[START Supplied information]

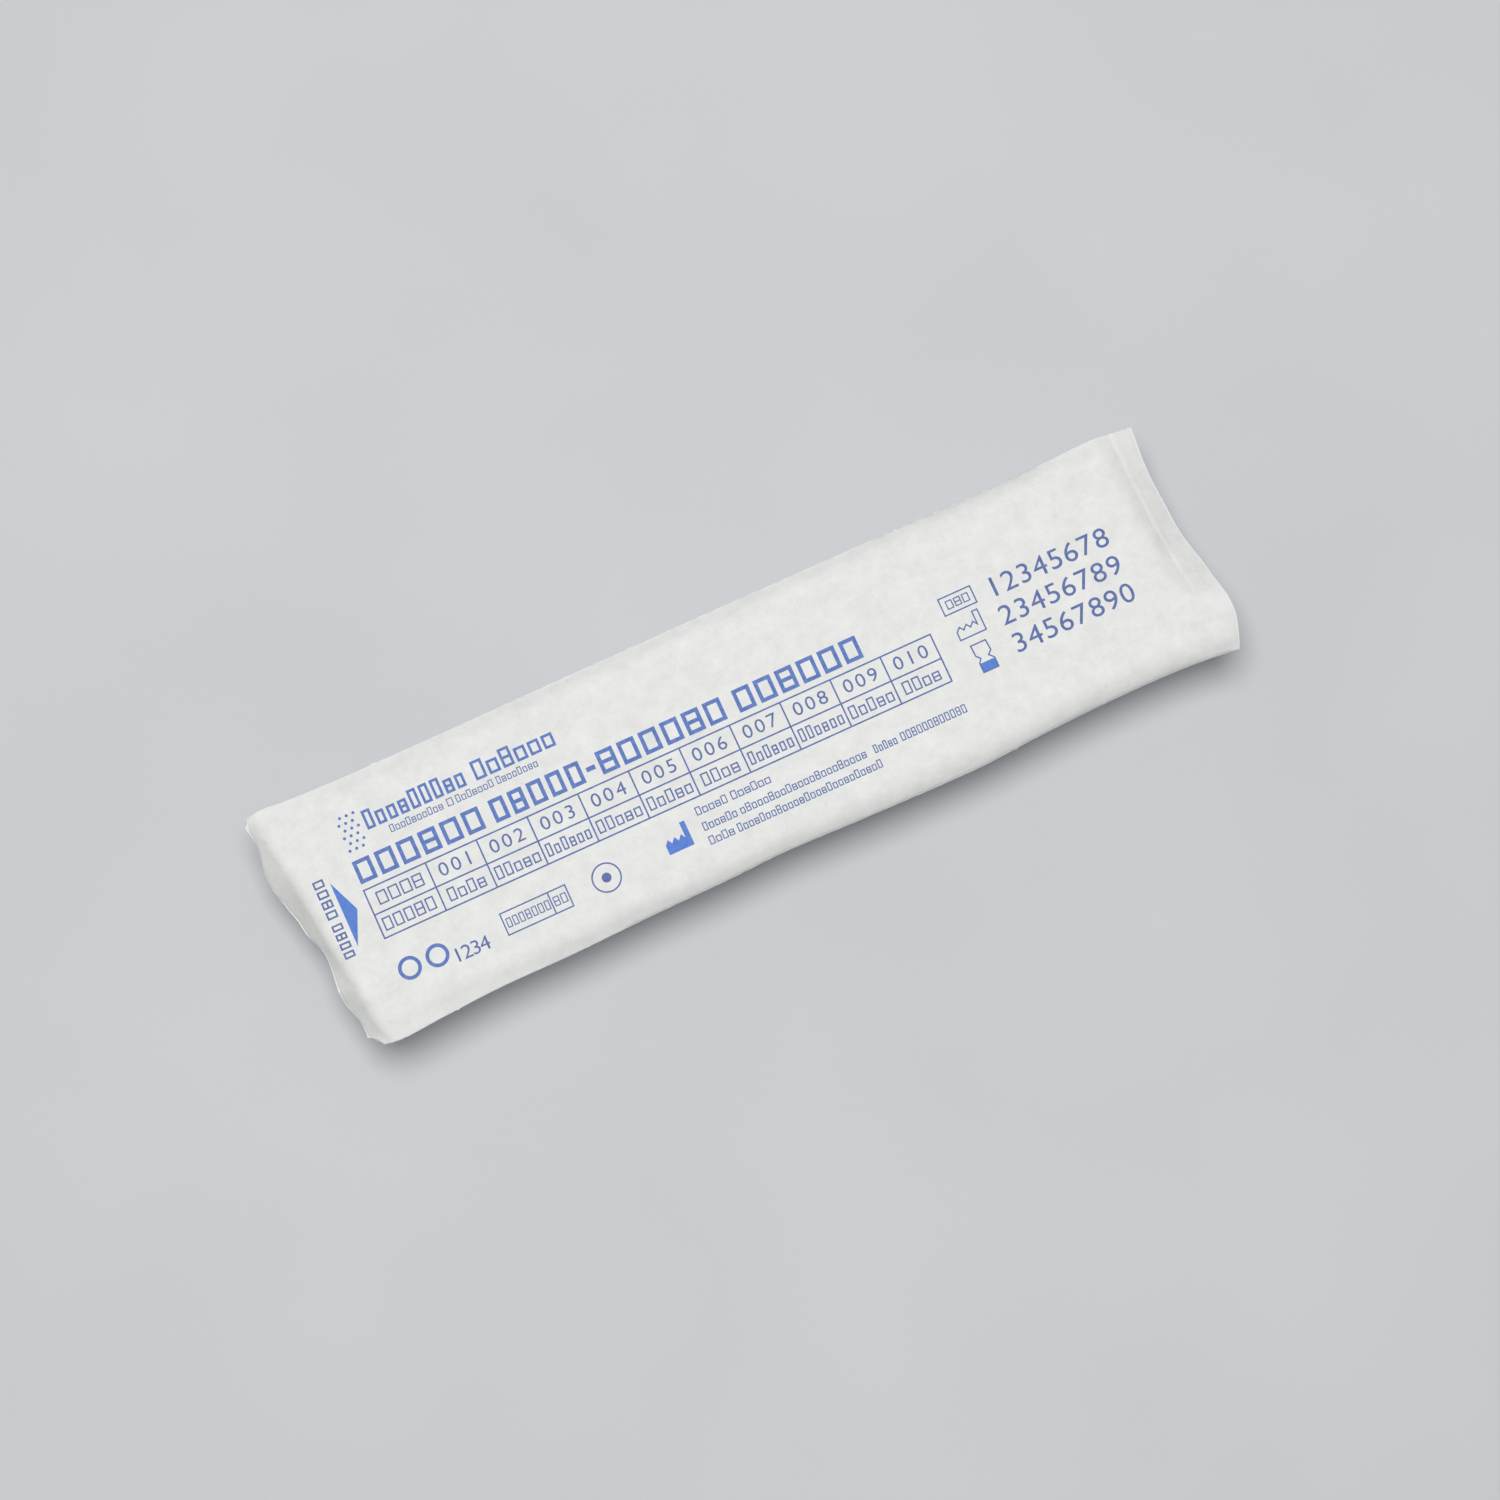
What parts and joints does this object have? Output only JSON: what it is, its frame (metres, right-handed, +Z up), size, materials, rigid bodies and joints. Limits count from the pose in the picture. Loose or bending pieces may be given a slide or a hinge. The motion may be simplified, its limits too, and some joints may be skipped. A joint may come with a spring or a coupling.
{
  "type": "sealed needle peel pack",
  "caption": "Sealed peel pack for one capped collection needle: flat printed paper lid with curled edges over a long formed film pocket.",
  "frame": {"origin": "middle of the flat floor of the film pocket, on which the pack lies", "axes": "+X along the print, from the peel end to the sealed flap; +Y towards the print's top edge; +Z up, out of the paper face"},
  "size_m": [0.1234, 0.0331, 0.0126],
  "materials": {
    "paper": "uncoated medical paper, faintly mottled",
    "film": "milky formed film, soft satin",
    "ink": "flat blue print, slightly grainy"
  },
  "bodies": {
    "root": {"sealed_peel_pack": "paper"}
  },
  "joints": []
}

[END Supplied information]

Work to complete:
Would you give the material above again, complete and exact?

Complete output:
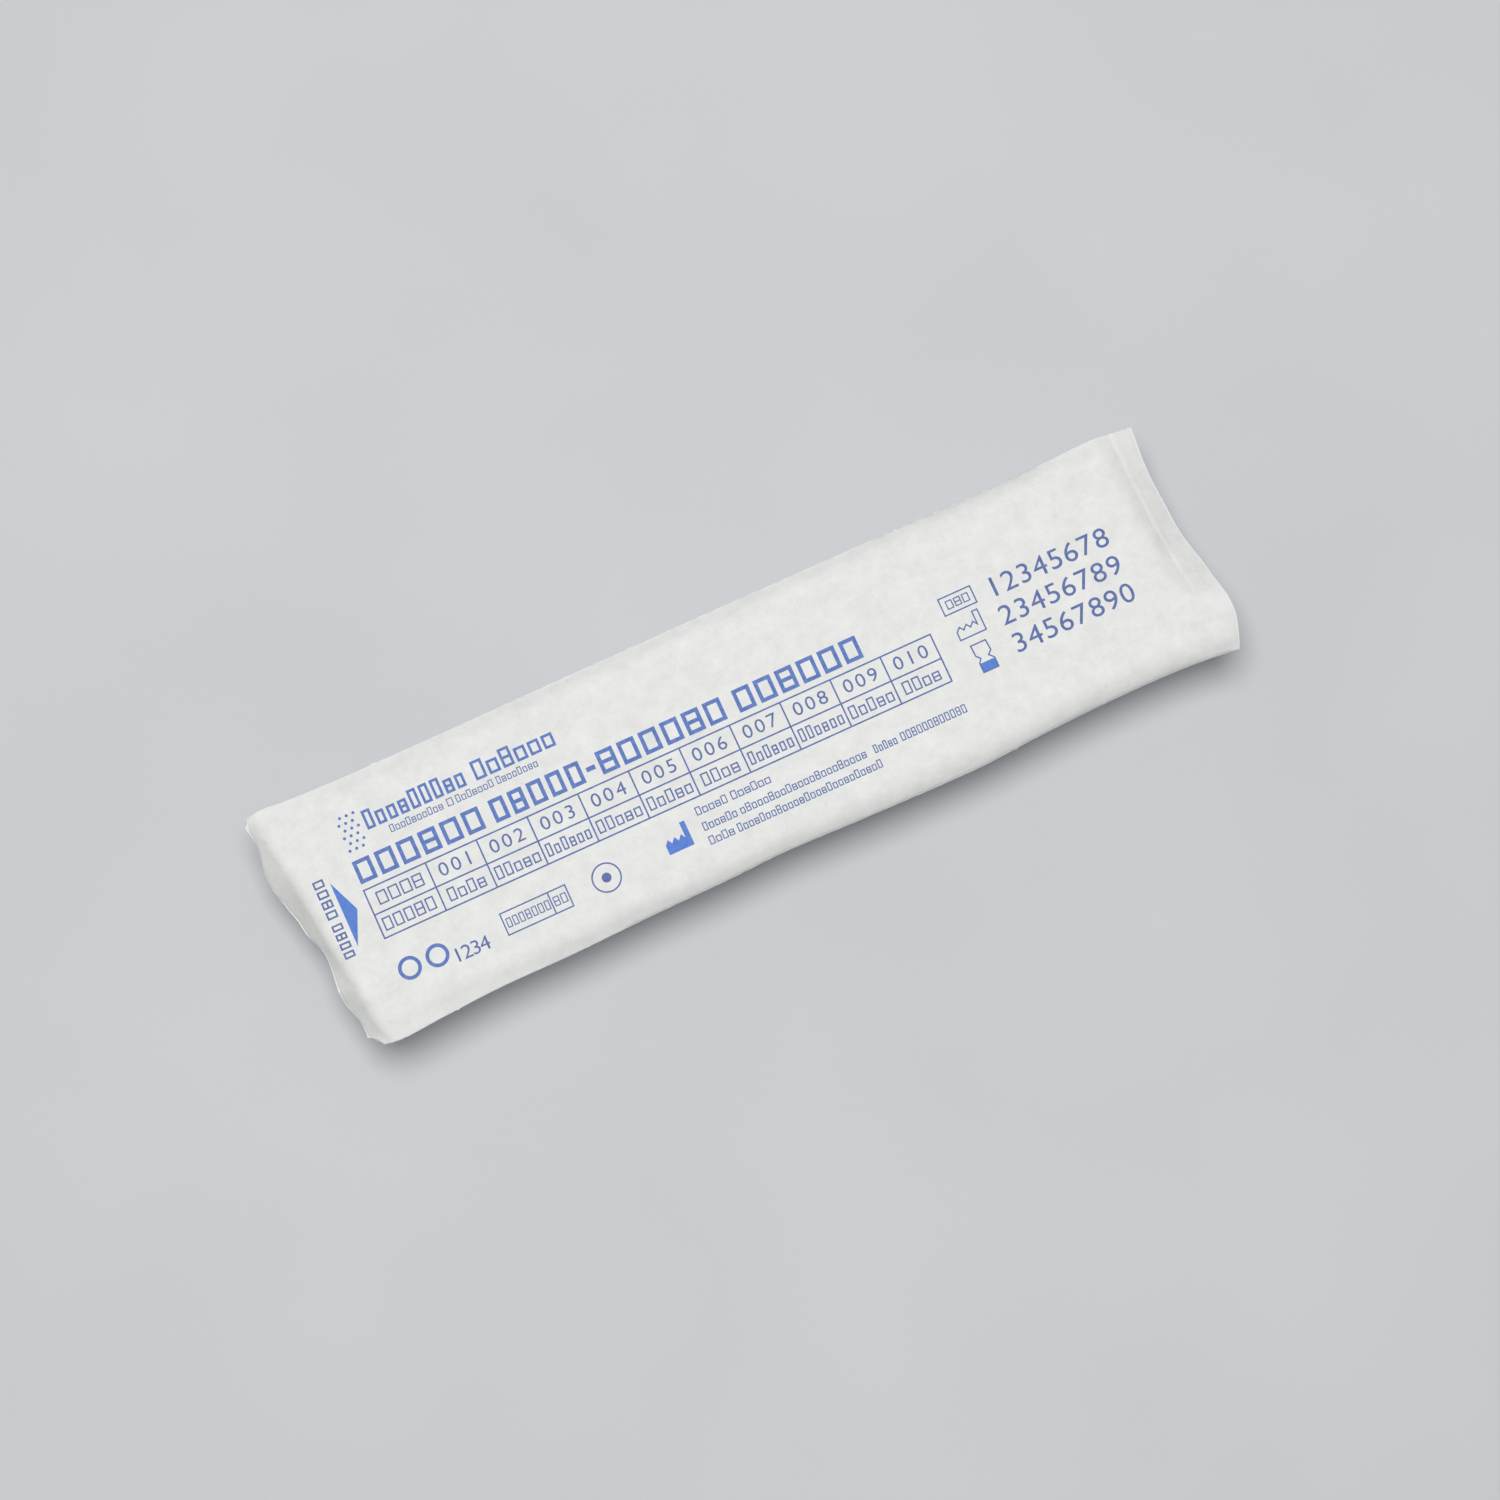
What parts and joints does this object have? Output only JSON: what it is, its frame (metres, right-handed, +Z up), size, materials, rigid bodies and joints. Limits count from the pose in the picture. Loose or bending pieces may be given a slide or a hinge. The motion may be simplified, its limits too, and some joints may be skipped. A joint may come with a spring or a coupling.
{
  "type": "sealed needle peel pack",
  "caption": "Sealed peel pack for one capped collection needle: flat printed paper lid with curled edges over a long formed film pocket.",
  "frame": {"origin": "middle of the flat floor of the film pocket, on which the pack lies", "axes": "+X along the print, from the peel end to the sealed flap; +Y towards the print's top edge; +Z up, out of the paper face"},
  "size_m": [0.1234, 0.0331, 0.0126],
  "materials": {
    "paper": "uncoated medical paper, faintly mottled",
    "film": "milky formed film, soft satin",
    "ink": "flat blue print, slightly grainy"
  },
  "bodies": {
    "root": {"sealed_peel_pack": "paper"}
  },
  "joints": []
}